I just know that texts can be misinterpretated and they can escalate to a point where things get out of hand.

If you fear for your or your son’s safety, then take action via protective order.

You can’t make your ex not be lazy. It wasn’t an insult to you. If he’s hurting your son physically or emotionally, then take legal action. I had a very lazy ex who didn’t do things as we did at home. It was very hard to listen to the kids complain (and cry)…but there was nothing I could do. That’s where different parenting styles came in and clashed. They weren’t in danger…just not used to the way ‘dad’ did things.

Please let the attorney reply. When you post here you will get others’ replied plus the attorney. PLUS you said ‘anyone please’. I guess I fall into that category.

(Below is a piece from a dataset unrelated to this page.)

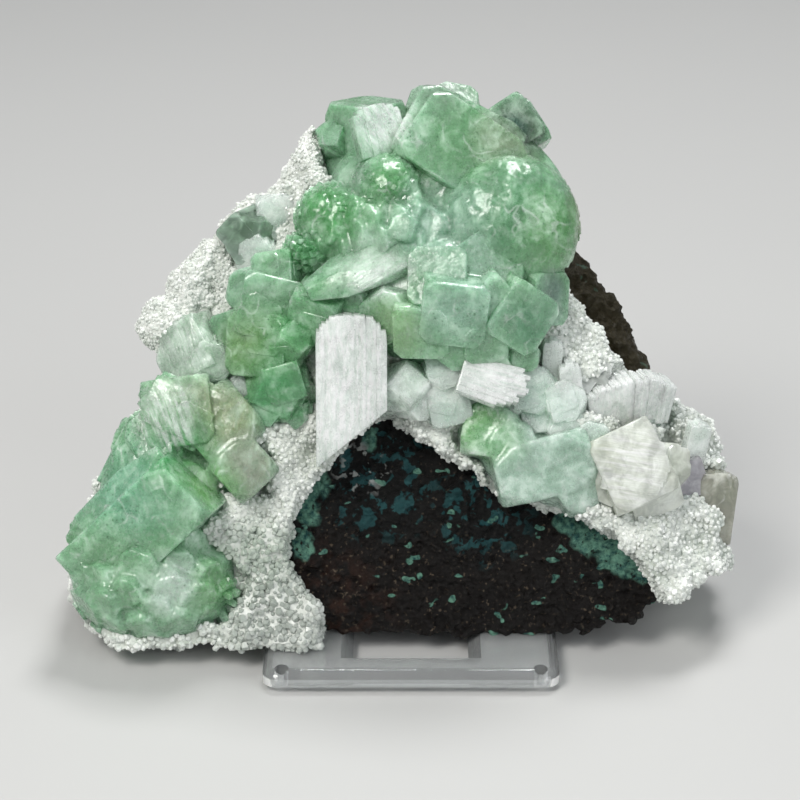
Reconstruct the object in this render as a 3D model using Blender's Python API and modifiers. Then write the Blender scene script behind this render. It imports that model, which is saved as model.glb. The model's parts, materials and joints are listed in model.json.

Legally, if your ex is not supposed to have your son, then you have no obligation to allow visitation. If it’s not his ‘weekend’, then it’s not his time. You never spelled out your arragement.

I was trying to be a good parent and allow our son to be with him since it is going on a yr for the temp order.
Everytime I speak to my son on the phone he has to text me with mean stuff. It’s stupid!

I haven’t spoken to my son in three days beause he is being shuffled to this person or that person. I understand ex is working with his family on construction stuff and they need the help. But, shouldn’t I have contact numbers to be able to talk to my son since he isn’t in the care of daddy?

It’s hard being away from your child/children when you have been the soul parent. I know I alllowed this visitation to happen, but there was something that was agreed upon that aren’t being met. What can I do or say to have them met?

Sorry about that cominglcean2. everything is deleted.